The disk cache allocates memory from JVM's off-heap "direct" memory. So to avoid OOMs DISK_CACHE_SIZE <= XX:MaxDirectMemorySize
inequality must always hold and Xmx + DISK_CACHE_SIZE + memory_reserved_by_os_and_other_processes <= machine_memory_size
must also hold.
Regarding your test box with less than 2GB of RAM mentioned in the emails. Try to set Xmx
to 512MB and remove all other options. -XX:MaxDirectMemorySize
will be auto-configured to 512MB by JVM, DISK_CACHE_SIZE
will be auto-configured to 512MB by OrientDB. Total memory consumption of OrientDB must be around 1GB, that should leave enough RAM to the OS and other processes. But still it's better to have -XX:MaxDirectMemorySize
and DISK_CACHE_SIZE
set to explicit values according the the aforementioned inequalities.
In case of 1GB RaspberyPI box with already configured Xmx
of 512MB and neither of -XX:MaxDirectMemorySize
or DISK_CACHE_SIZE
set, this means that OrientDB may eat up to 1GB of RAM. That is too much for the box.

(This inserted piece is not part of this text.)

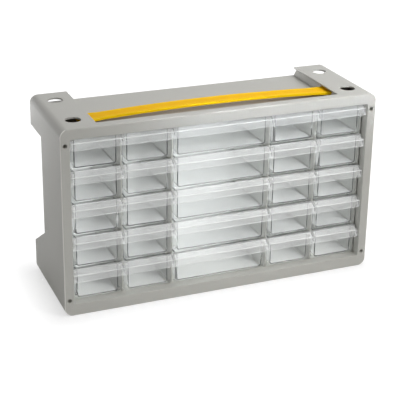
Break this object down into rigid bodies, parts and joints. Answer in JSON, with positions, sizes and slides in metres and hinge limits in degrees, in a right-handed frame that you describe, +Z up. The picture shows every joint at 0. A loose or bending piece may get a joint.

I may tune the DISK_CACHE_SIZE
auto-configuration procedure to adjust for low memory conditions, but there still will be a problem if Xmx
set so high that there is no RAM left the disk cache. What is the typical Xmx
of your RaspberyPI users?
Hi @taburet, thanks for your answer. I'll check and come back to you. In between: Is it possible that _max(machine_memorysize - Xmx - 2GB, 256MB) does not work if we execute OrientDB in a 32-Bit VM on a Computer that has more than 16gig of RAM? What would _machine_memorysize be in a 32-Bit Environment with a PC with 16 Gig of Ram? Are you using: _machine_memorysize = os.getTotalPhysicalMemorySize();
Is it possible that max(machine_memory_size - Xmx - 2GB, 256MB) does not work if we execute OrientDB in a 32-Bit VM on a Computer that has more than 16gig of RAM?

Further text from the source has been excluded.